One very popular tariff model is data pooling. In this constellation, all IoT SIM cards assigned to the pool use a shared data quota. This is particularly useful if the data consumption of an individual IoT SIM card fluctuates, but the excess consumption of individual SIM cards can be offset by the lower consumption of other SIMs. At wherever SIM , we not only offer data pooling itself, but also the option to dynamically expand it: with each additional active IoT SIM card, the data volume available for all IoT SIMs grows by a fixed amount. In this way, the data volume grows in line with the number of active IoT SIM cards, without users having to take anything into account or set anything extra here for each activation.
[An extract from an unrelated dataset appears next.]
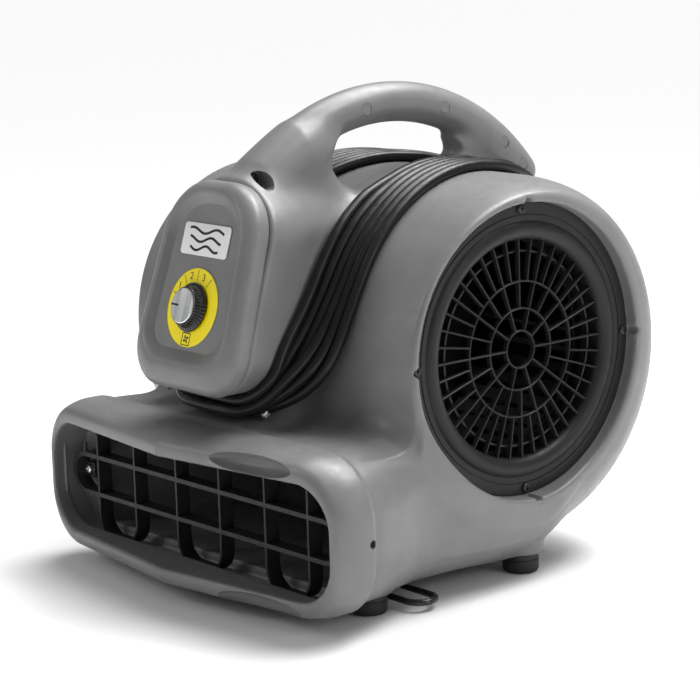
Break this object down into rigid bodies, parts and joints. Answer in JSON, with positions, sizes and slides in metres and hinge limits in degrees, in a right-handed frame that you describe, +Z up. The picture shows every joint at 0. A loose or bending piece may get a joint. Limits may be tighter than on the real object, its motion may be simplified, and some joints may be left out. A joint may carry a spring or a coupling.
{
  "type": "air mover",
  "caption": "Floor-drying blower: scroll housing with guarded inlets on both sides, wide flat outlet, arched carrying handle, dial on a tilted panel, and the supply cord wound round its neck.",
  "frame": {"origin": "middle of the box on the floor, under the machine", "axes": "+X along the fan axis to the right inlet, +Y from the outlet to the back, +Z up"},
  "size_m": [0.368, 0.394, 0.367],
  "materials": {
    "shell_plastic": "fine moulded texture",
    "guard_plastic": "fine moulded texture",
    "black_plastic": "satin",
    "knob_plastic": "semi-gloss",
    "cap_metal": "satin",
    "badge_white": "satin print",
    "dial_yellow": "satin print",
    "fastener_steel": "zinc plated",
    "dark_steel": "black oxide",
    "motor_paint": "satin",
    "cast_alloy": "as cast",
    "hub_alloy": "machined",
    "lamination_steel": "stacked sheet",
    "winding_enamel": "enamelled wire",
    "cream_plastic": "moulded",
    "foot_rubber": "matt",
    "cord_rubber": "semi-matt",
    "wire_coat": "powder coat",
    "pin_plating": "nickel plated"
  },
  "bodies": {
    "machine": {"housing_right": "shell_plastic", "housing_left": "shell_plastic", "housing_screws": "fastener_steel", "handle_plugs": "shell_plastic", "control_cover": "shell_plastic", "cover_studs": "fastener_steel", "badge_plate": "badge_white", "dial_disc": "dial_yellow", "rotary_switch": "black_plastic", "switch_nut": "fastener_steel", "capacitor": "hub_alloy", "terminal_block": "cream_plastic", "motor_cable": "cord_rubber", "outlet_grille": "guard_plastic", "grille_screws": "fastener_steel", "inlet_guard_right": "guard_plastic", "inlet_guard_left": "guard_plastic", "guard_screws": "dark_steel", "motor_bracket": "cast_alloy", "motor_case": "motor_paint", "motor_end_bell": "cast_alloy", "stator_core": "lamination_steel", "motor_windings": "winding_enamel", "bearings": "fastener_steel", "front_feet": "foot_rubber", "rear_feet": "foot_rubber", "foot_screws": "fastener_steel", "stand_clips": "black_plastic", "clip_screws": "fastener_steel", "cord_relief": "cord_rubber", "cord_winding": "cord_rubber", "plug_body": "cord_rubber", "plug_pins": "pin_plating"},
    "knob": {"speed_knob": "knob_plastic", "knob_cap": "cap_metal", "knob_pointer": "knob_plastic", "switch_shaft": "fastener_steel"},
    "fan": {"motor_shaft": "fastener_steel", "rotor_core": "lamination_steel", "fan_hub": "hub_alloy", "hub_set_screw": "dark_steel", "fan_plate": "black_plastic", "fan_blades": "black_plastic", "fan_end_rings": "black_plastic"},
    "stand": {"wire_stand": "wire_coat"}
  },
  "joints": [
    {"name": "speed_dial", "type": "hinge", "parent": "machine", "child": "knob", "pos_m": [0, -0.1575, 0.216], "axis": [0, 0.9537, -0.3007], "range_deg": [0, 108]},
    {"name": "fan_spin", "type": "hinge", "parent": "machine", "child": "fan", "pos_m": [0, 0.036, 0.175], "axis": [1, 0, 0], "continuous": true},
    {"name": "stand_fold", "type": "hinge", "parent": "machine", "child": "stand", "pos_m": [0, -0.084, 0.007], "axis": [-1, 0, 0], "range_deg": [0, 95]}
  ]
}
In addition to the different data packages, the available network technologies also play an important role for an IoT SIM card. In addition to the "classics" 2G, 3G and 4G, our IoT SIM cards can also use 5G networks and newer transmission technologies developed specifically for the Internet of Things, such as NB-IoT (Narrowband IoT) or LTE-M (Long Term Evolution for Machines). NB-IoT and LTE-M, for example, are particularly suitable for use cases that need to transmit data in the most energy-efficient way possible or from rather inaccessible areas such as basements.
Are your IoT SIM cards in continuous use, or only for a certain duration, for example seasonally in harvesting machines or only at trade fairs?
Depending on this, an option to pause the IoT SIM card free of charge could be relevant for you in order to save the otherwise applicable basic charges during non-use of the IoT SIMs....
Do you know when you will activate an IoT SIM and from when you will use it, or is the planned activation date unclear at the time of purchase?
If you want to buy a larger quantity of IoT SIMs to take out of your stock as needed, make sure you have an obligation to activate after a certain period of time. Otherwise, you may purchase your IoT SIM cards at a low price but have to activate them in one fell swoop three months after the purchase date. These obligations and deadlines are often hidden in the T&Cs and make a supposedly low-priced offer more expensive.
Do the IoT SIM card and hardware match? Are all the functionalities as you want and need them? Our recommendation: Do not buy an IoT SIM without first testing it with your hardware. Optimally, you can try out the IoT test SIMs free of charge over a period of several weeks to find out whether they are suitable for your project.
If you need more data volume than is usually provided for test phases, there is often the option of increasing the free data volume free of charge or for a small fee without having to sign a contract directly.
Is your end device in motion, like a GPS tracker, or is it something stationary like an e-charging station?
For end devices that are on the move, the time required for a network change can be important.
For stationary end devices, on the other hand, it is usually more important to be able to access as many mobile networks as possible at one location so that another can be used immediately if one mobile network fails.
Do you expect data requirements to always remain constant so that you can book a fixed M2M rate? Or are changes to be expected, so that you might have to readjust here? Take a look at the options for adjusting a selected rate even after the start of the project, or at possible shorter terms or cancellation modalities.
Depending on the use case, special rate models such as data pooling may be more suitable and less expensive than fixed data packages per IoT SIM. To select the right IoT data tariff, you should have an idea of how much data an IoT SIM card or all the IoT SIM cards used will require and whether the data requirement tends to remain the same or is subject to fluctuations. If you do not have any experience in this regard, we strongly recommend a test phase before concluding the contract in order to have a reliable basis for making a decision.